• PROBLEM TO WORK ON: Return all of the entries exactly as written.

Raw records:
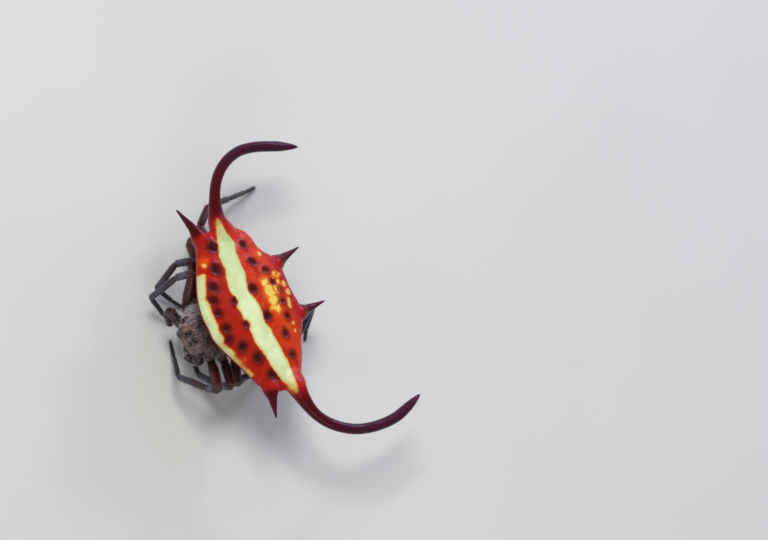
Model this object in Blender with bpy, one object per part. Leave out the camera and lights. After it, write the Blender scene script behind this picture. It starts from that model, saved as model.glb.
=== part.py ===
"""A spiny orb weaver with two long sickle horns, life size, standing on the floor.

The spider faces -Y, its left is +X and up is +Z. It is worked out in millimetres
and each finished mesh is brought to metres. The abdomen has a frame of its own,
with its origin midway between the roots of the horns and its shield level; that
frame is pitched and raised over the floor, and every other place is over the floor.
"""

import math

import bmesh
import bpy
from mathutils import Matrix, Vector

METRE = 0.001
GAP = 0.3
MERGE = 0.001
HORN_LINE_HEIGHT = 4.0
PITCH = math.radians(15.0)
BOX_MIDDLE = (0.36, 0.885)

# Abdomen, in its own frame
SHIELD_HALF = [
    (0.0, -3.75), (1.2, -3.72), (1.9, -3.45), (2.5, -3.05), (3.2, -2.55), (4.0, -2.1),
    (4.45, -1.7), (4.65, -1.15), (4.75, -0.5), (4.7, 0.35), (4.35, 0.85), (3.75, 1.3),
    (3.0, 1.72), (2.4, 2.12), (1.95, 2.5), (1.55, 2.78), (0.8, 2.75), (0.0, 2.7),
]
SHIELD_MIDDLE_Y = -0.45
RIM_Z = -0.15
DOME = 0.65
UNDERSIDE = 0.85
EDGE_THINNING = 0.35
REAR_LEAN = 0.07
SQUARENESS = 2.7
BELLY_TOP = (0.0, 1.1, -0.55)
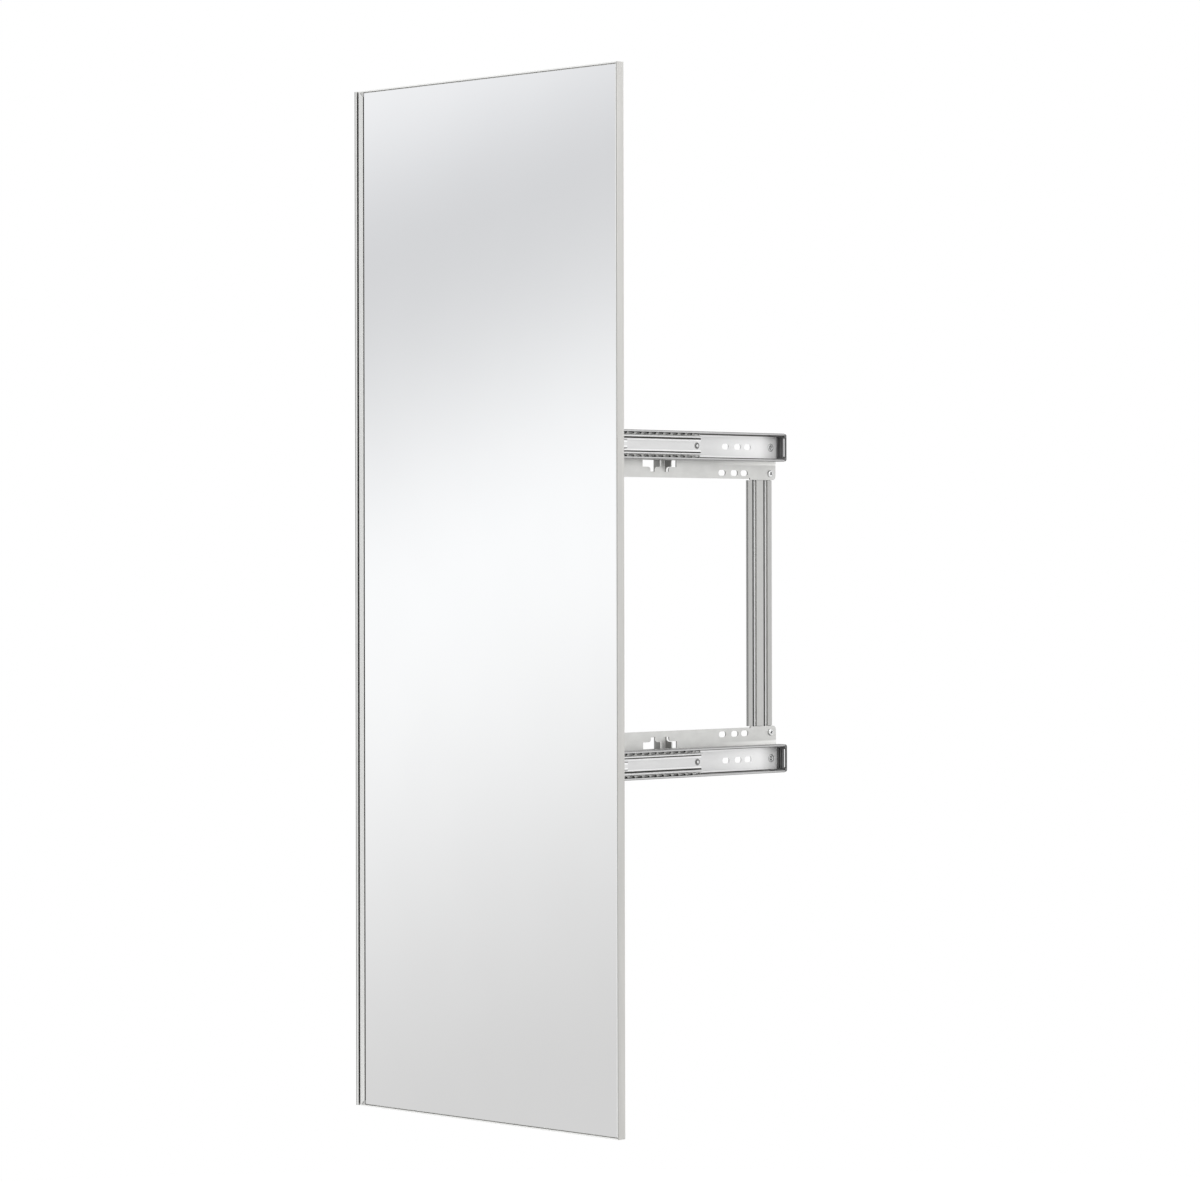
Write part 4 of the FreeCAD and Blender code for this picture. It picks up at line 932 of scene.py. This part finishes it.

• TASK OUTPUT:
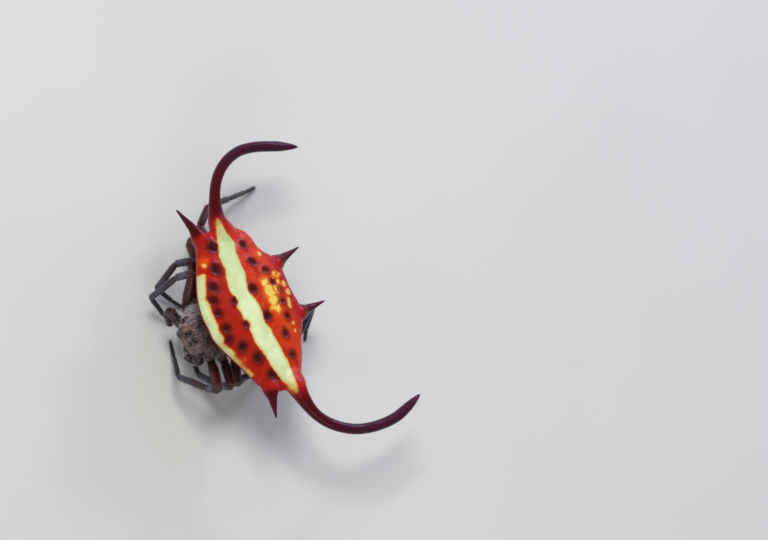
Model this object in Blender with bpy, one object per part. Leave out the camera and lights. After it, write the Blender scene script behind this picture. It starts from that model, saved as model.glb.
=== part.py ===
"""A spiny orb weaver with two long sickle horns, life size, standing on the floor.

The spider faces -Y, its left is +X and up is +Z. It is worked out in millimetres
and each finished mesh is brought to metres. The abdomen has a frame of its own,
with its origin midway between the roots of the horns and its shield level; that
frame is pitched and raised over the floor, and every other place is over the floor.
"""

import math

import bmesh
import bpy
from mathutils import Matrix, Vector

METRE = 0.001
GAP = 0.3
MERGE = 0.001
HORN_LINE_HEIGHT = 4.0
PITCH = math.radians(15.0)
BOX_MIDDLE = (0.36, 0.885)

# Abdomen, in its own frame
SHIELD_HALF = [
    (0.0, -3.75), (1.2, -3.72), (1.9, -3.45), (2.5, -3.05), (3.2, -2.55), (4.0, -2.1),
    (4.45, -1.7), (4.65, -1.15), (4.75, -0.5), (4.7, 0.35), (4.35, 0.85), (3.75, 1.3),
    (3.0, 1.72), (2.4, 2.12), (1.95, 2.5), (1.55, 2.78), (0.8, 2.75), (0.0, 2.7),
]
SHIELD_MIDDLE_Y = -0.45
RIM_Z = -0.15
DOME = 0.65
UNDERSIDE = 0.85
EDGE_THINNING = 0.35
REAR_LEAN = 0.07
SQUARENESS = 2.7
BELLY_TOP = (0.0, 1.1, -0.55)
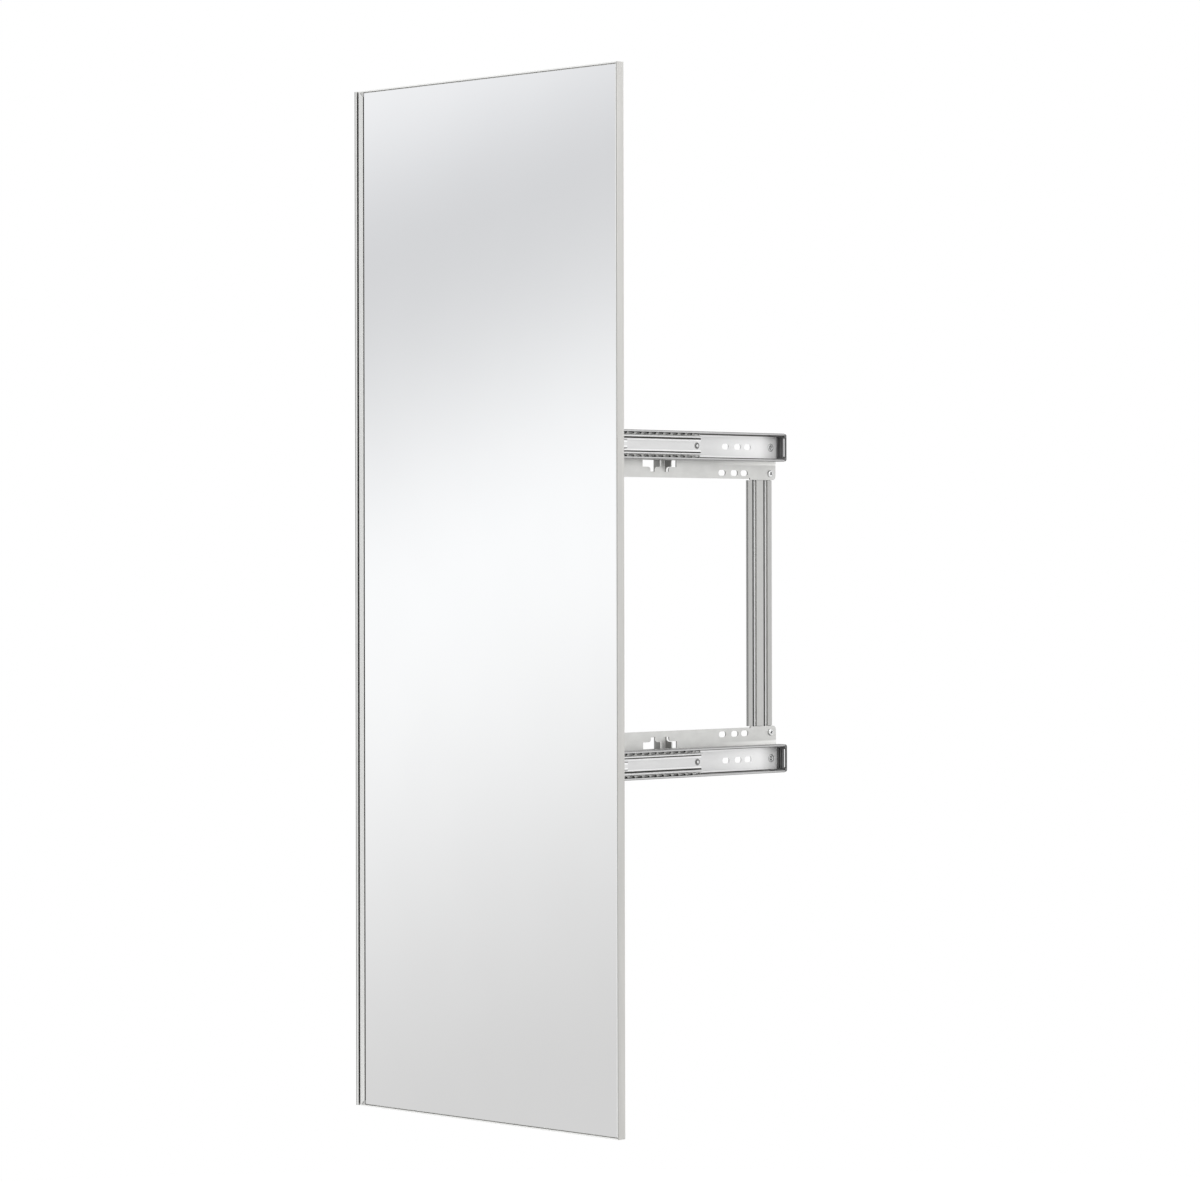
Write part 4 of the FreeCAD and Blender code for this picture. It picks up at line 932 of scene.py. This part finishes it.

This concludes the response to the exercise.